The London Monarchs  played in the independent Canadian Baseball League that existed for half of the summer season of 2003 before folding. Located in the city of London, Ontario, the team featured a variety of international ballplayers from Canada, the Dominican Republic, Japan and the United States. 

The Monarchs led the east division with a 20–13 record before league officials pulled the plug on the season at the half-way point. They played out of Labatt Park.

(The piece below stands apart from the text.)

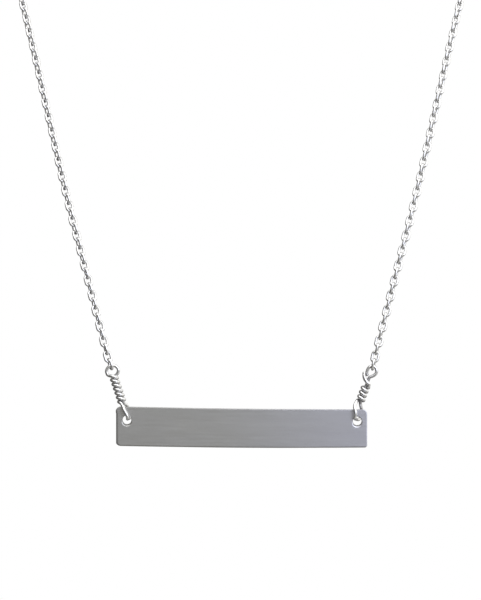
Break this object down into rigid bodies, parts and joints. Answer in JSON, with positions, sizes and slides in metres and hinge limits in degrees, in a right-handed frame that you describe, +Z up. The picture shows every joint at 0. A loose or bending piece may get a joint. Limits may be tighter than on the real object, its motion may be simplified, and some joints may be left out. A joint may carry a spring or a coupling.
{
  "type": "bar pendant necklace",
  "caption": "Slim rectangular bar pendant with a hole near each end, hung by wire-wrapped links on a fine cable chain that closes in a clasp at the nape.",
  "frame": {"origin": "the crossing of the clasp and the catch ring at the nape, where the necklace rests", "axes": "+Z up, front towards -Y, the bar in front and below with its length along X"},
  "size_m": [0.0974, 0.0981, 0.1328],
  "materials": {
    "satin_silver": "satin silver, brushed along the bar, with softened edges",
    "polished_silver": "bright polished silver wire"
  },
  "bodies": {
    "necklace": {"front_link_left": "polished_silver", "front_link_right": "polished_silver", "chain_left": "polished_silver", "chain_right": "polished_silver", "back_link_left": "polished_silver", "back_link_right": "polished_silver", "clasp": "polished_silver", "catch_ring": "polished_silver"},
    "links": {"wrapped_link_left": "polished_silver", "wrapped_link_right": "polished_silver"},
    "bar": {"bar": "satin_silver"}
  },
  "joints": [
    {"name": "link_swing", "type": "hinge", "parent": "necklace", "child": "links", "pos_m": [0, -0.095, -0.11654], "axis": [1, 0, 0], "range_deg": [-45, 45]},
    {"name": "bar_swing", "type": "hinge", "parent": "links", "child": "bar", "pos_m": [0, -0.095, -0.12361], "axis": [1, 0, 0], "range_deg": [-20, 20]}
  ]
}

The Monarchs' field manager was former Major League outfielder Willie Wilson.  The team went through two general managers, the first being former pro umpire Kirk Sawyers.  Shortly after the regular season began, Sawyers and several other prominent league employees, including ex-MLB star Ron LeFlore, resigned en masse.

The Monarchs hosted the inaugural CBL game.  This was the league's only regular season sellout, as more than 5,000 people saw London defeat Montreal in the nationally televised game.  The Monarchs averaged over 700 fans per game for the remainder of the shortened season.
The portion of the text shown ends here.